Maintaining control over a country as vast as Russia is no easy feat and entrenching democracy and equal rights, should any leader have the inclination to do so, is a major challenge. Perhaps then it is understandable that its leaders have tended to veer towards authoritarianism and brutality, knowing that only by imbuing their rule with a culture of fear can they control the outlying provinces and quell popular uprisings.
From the Romanov Tsars who first controlled such vast tracts of land, to the communist leaders and subsequently Yeltsin and Putin, authoritarian rule has predominated. Opponents have been quashed ruthlessly, freedom of expression has been curtailed and divide-and-rule tactics have been employed to prevent unity between Russia’s disparate social, ethnic and religious groups.
An abundance of oil and a relatively stable economy make such an existence of trepidation palatable for many Russians. It is easy to turn a blind eye to the fate of others when one is concerned with survival and prosperity. Putin also values loyalty, as his predecessors did (although in Stalin’s case such perceptions of loyalty was often counterbalanced by the dictator’s paranoid delusions).
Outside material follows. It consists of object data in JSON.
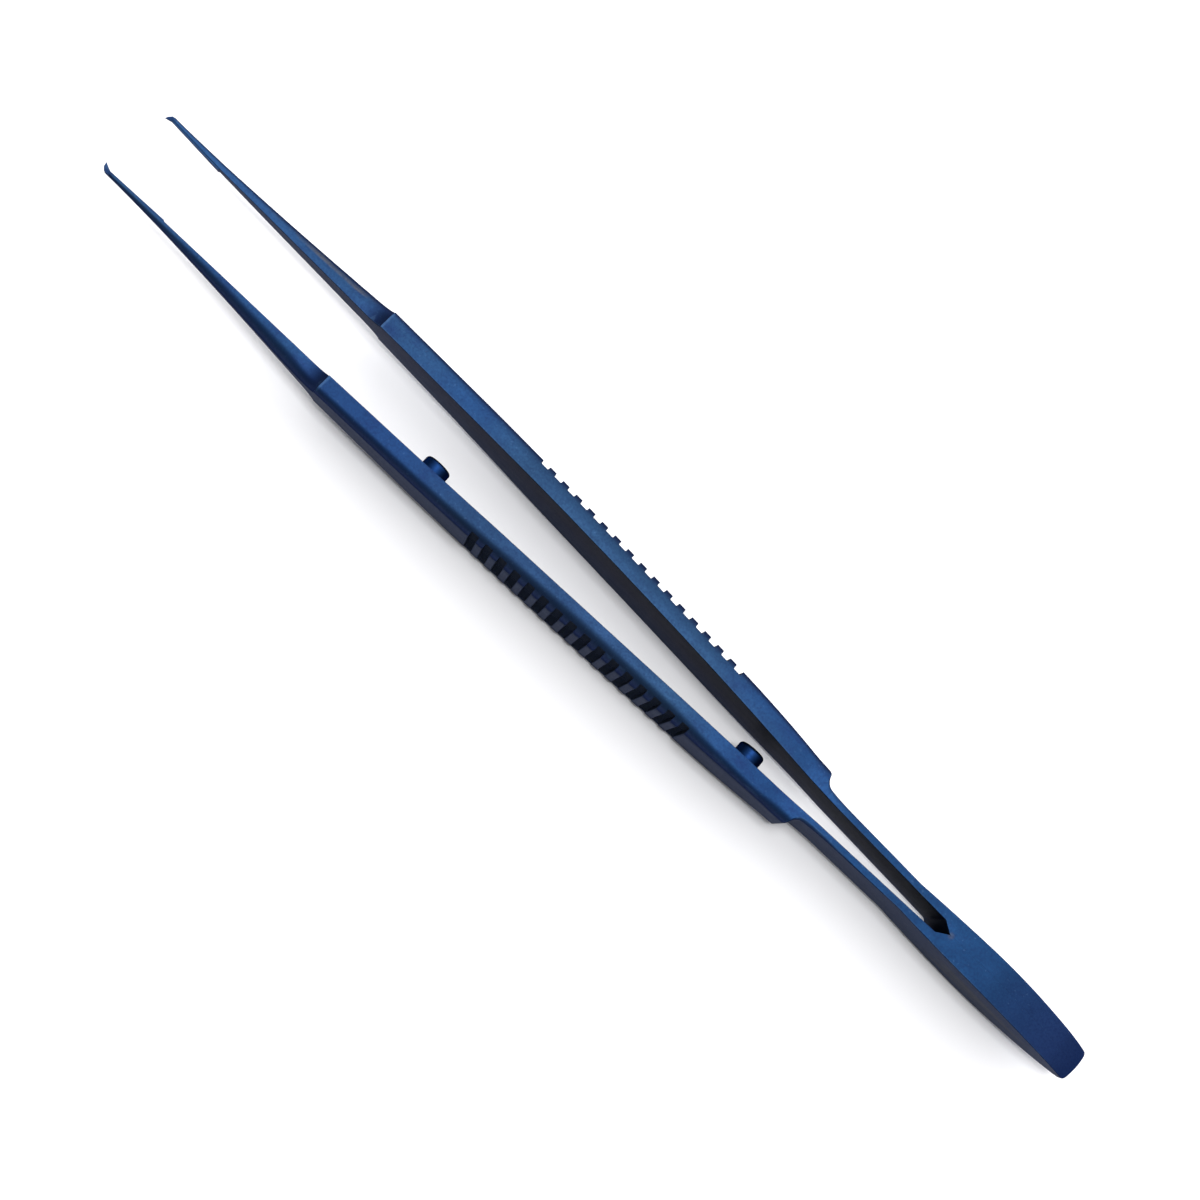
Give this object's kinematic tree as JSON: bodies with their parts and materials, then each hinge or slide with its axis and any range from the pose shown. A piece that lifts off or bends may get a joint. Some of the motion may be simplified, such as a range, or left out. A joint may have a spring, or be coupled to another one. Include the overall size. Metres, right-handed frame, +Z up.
{
  "type": "suturing forceps",
  "caption": "Fine toothed suturing forceps: two sprung arms welded at the tail, flat grooved grip, tapered shanks, tying platforms and stop pins.",
  "frame": {"origin": "under the middle of the bounding box, on the surface that the forceps lie on", "axes": "+X from the tail to the tips, +Y towards the arm that carries the stop pins, +Z up across the width of the grip"},
  "size_m": [0.11, 0.0096, 0.0088],
  "materials": {
    "anodised_titanium": "satin blue anodised titanium, bead blasted",
    "pin_titanium": "turned, dark blue anodised titanium"
  },
  "bodies": {
    "tail": {"pin_side_tail_half": "anodised_titanium", "plain_tail_half": "anodised_titanium"},
    "pin_side": {"pin_side_arm": "anodised_titanium", "rear_stop_pin": "pin_titanium", "front_stop_pin": "pin_titanium"},
    "plain_side": {"plain_arm": "anodised_titanium"}
  },
  "joints": [
    {"name": "pin_side_squeeze", "type": "hinge", "parent": "tail", "child": "pin_side", "pos_m": [-0.03145, 0.00115, 0.00442], "axis": [0, 0, -1], "range_deg": [0, 2.2], "stiffness_Nm_per_rad": 1},
    {"name": "plain_side_squeeze", "type": "hinge", "parent": "tail", "child": "plain_side", "pos_m": [-0.03145, -0.00115, 0.00442], "axis": [0, 0, 1], "range_deg": [0, 2.2], "stiffness_Nm_per_rad": 1}
  ]
}
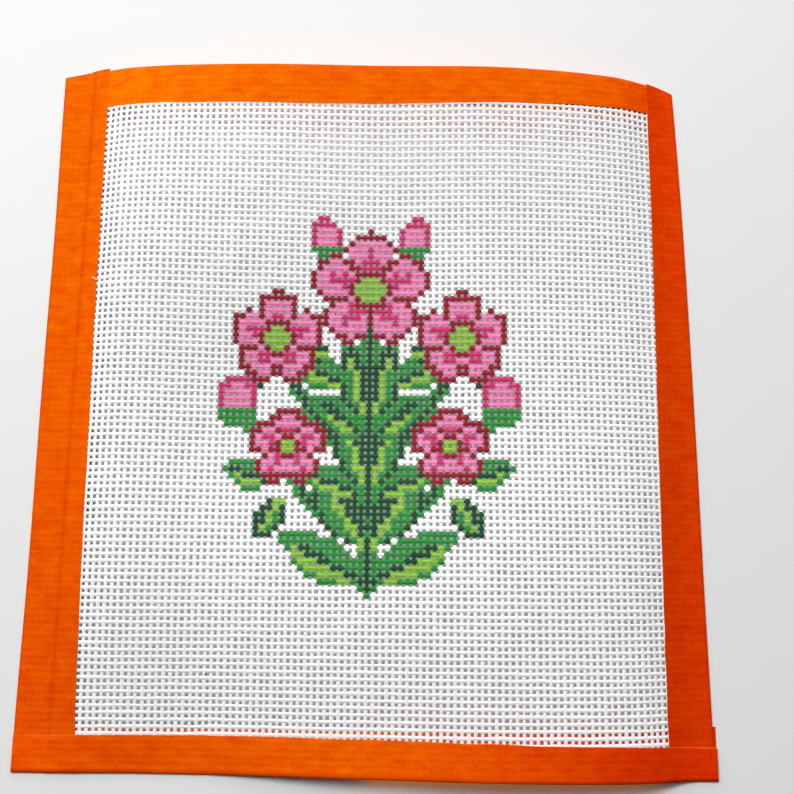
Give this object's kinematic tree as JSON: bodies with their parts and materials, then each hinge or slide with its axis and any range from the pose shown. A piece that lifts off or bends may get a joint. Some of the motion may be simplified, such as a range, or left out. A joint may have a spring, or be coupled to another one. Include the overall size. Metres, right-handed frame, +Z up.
{
  "type": "needlepoint canvas panel",
  "caption": "Square panel of painted needlepoint canvas with a floral sprig, its raw edges bound with folded orange cloth tape, lying gently curled.",
  "frame": {"origin": "middle of the panel's box, on the table that it lies on", "axes": "+Z up from the table, +Y towards the panel's top edge, +X towards its right edge"},
  "size_m": [0.2023, 0.2177, 0.015],
  "materials": {
    "canvas": "matte",
    "tape": "matte"
  },
  "bodies": {
    "root": {"canvas": "canvas", "tape_top": "tape", "tape_bottom": "tape", "tape_left": "tape", "tape_right": "tape"}
  },
  "joints": []
}
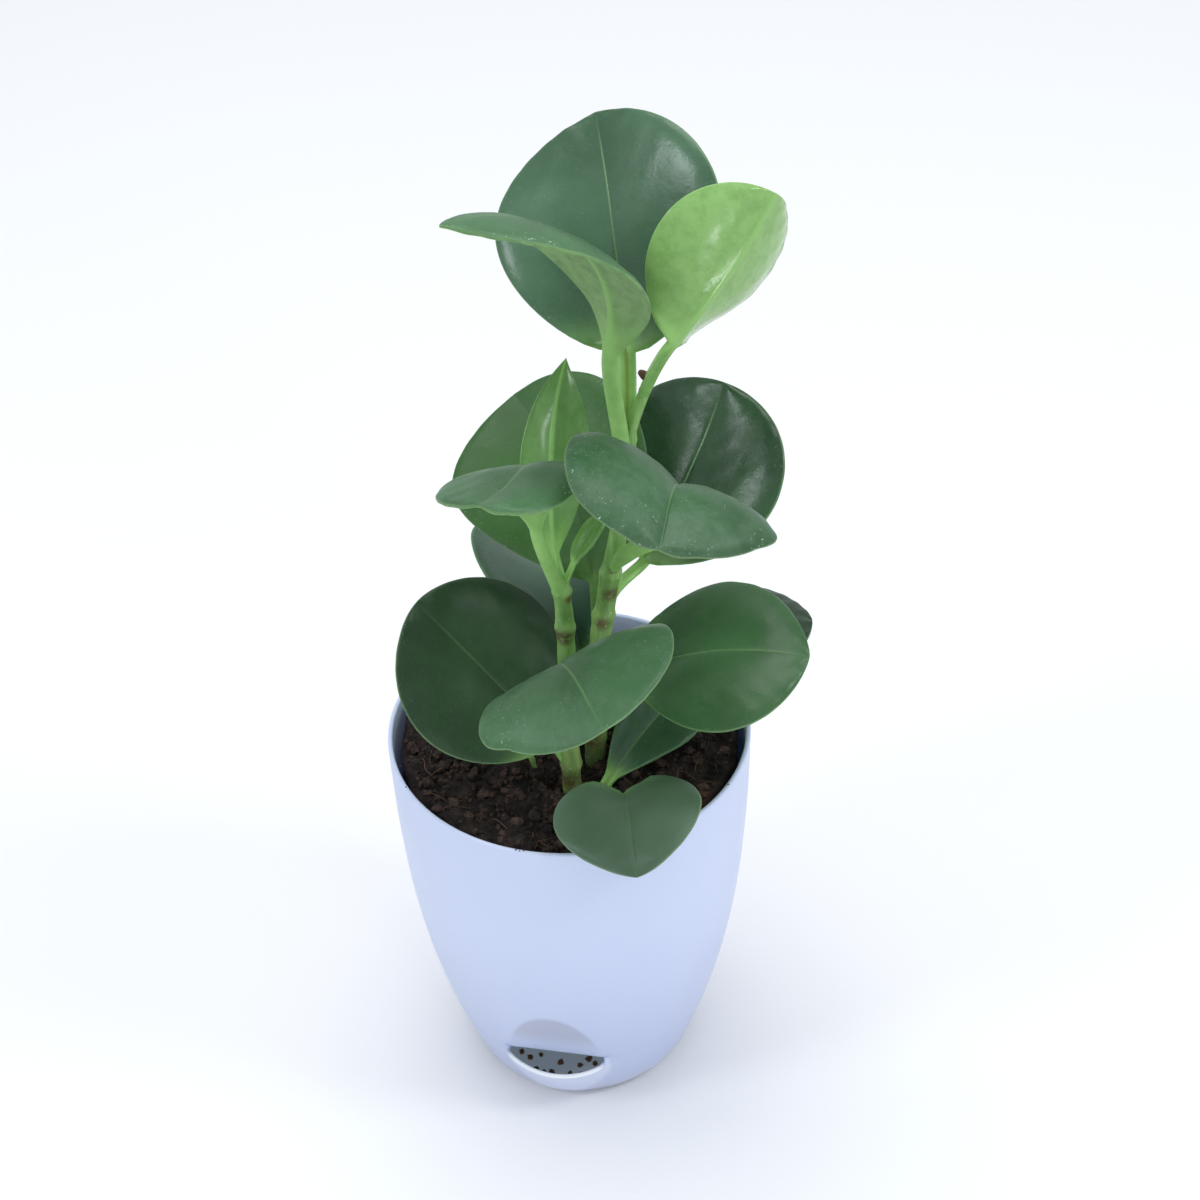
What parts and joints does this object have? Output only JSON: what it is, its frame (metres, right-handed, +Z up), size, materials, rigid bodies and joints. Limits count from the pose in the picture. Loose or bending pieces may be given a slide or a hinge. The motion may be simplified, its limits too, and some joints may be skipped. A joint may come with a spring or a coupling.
{
  "type": "potted peperomia",
  "caption": "Round-leaved peperomia on upright stems, in a tapered white self-watering pot with a fill mouth near its base.",
  "frame": {"origin": "centre of the pot's flat base, on the surface that it stands on", "axes": "+Z up along the pot's axis; -Y through the fill mouth in the front of the pot; +X to the right seen from the front"},
  "size_m": [0.133, 0.137, 0.3493],
  "materials": {
    "white_plastic": "satin, moulded, slightly lavender white",
    "plate_plastic": "matte grey moulding",
    "soil": "damp crumbly potting mix of coir and bark",
    "stem": "fleshy green stem with brown scars",
    "leaf": "waxy dark green leaf, matte and paler below",
    "young_leaf": "glossy light green young leaf"
  },
  "bodies": {
    "root": {"pot": "white_plastic", "drain_plate": "plate_plastic", "soil": "soil", "main_stem": "stem", "side_stem": "stem", "sprout": "young_leaf", "leaf_top_back": "leaf", "leaf_top_left": "leaf", "leaf_top_right": "young_leaf", "leaf_middle_back": "leaf", "leaf_middle_left": "leaf", "leaf_middle_front": "leaf", "leaf_middle_right": "leaf", "leaf_lower_back": "leaf", "leaf_lower_front": "leaf", "leaf_lower_left": "leaf", "leaf_lower_right": "leaf", "leaf_rear_right": "leaf", "leaf_over_rim": "leaf", "leaf_at_soil": "leaf", "leaf_folded": "young_leaf", "leaf_bud": "young_leaf"}
  },
  "joints": []
}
Pork-barrel politics remain a useful tool to hush dissent in the outlying provinces, where disproportionate funding has helped raise living standards.
In the big cities, where high educational standards and exposure to Western media threaten to infuse people with ‘rebellious’ ideas, the tried-and-tested methods of repression remain in use. Because of Russia’s geostrategic importance, its political clout in major international institutions (it has a permanent seat on the UN Security Council) and its large military, foreign powers find it hard to press Moscow for reform.
Whilst we may remain outraged by what we read of Putin’s antics in our newspapers, and Russian critics of the Kremlin remain subjected to arbitrary law, the likelihood is that little will change in the near future. Putin’s grip on power is stronger than ever before, his resolve reinforced. He truly is a modern dictator.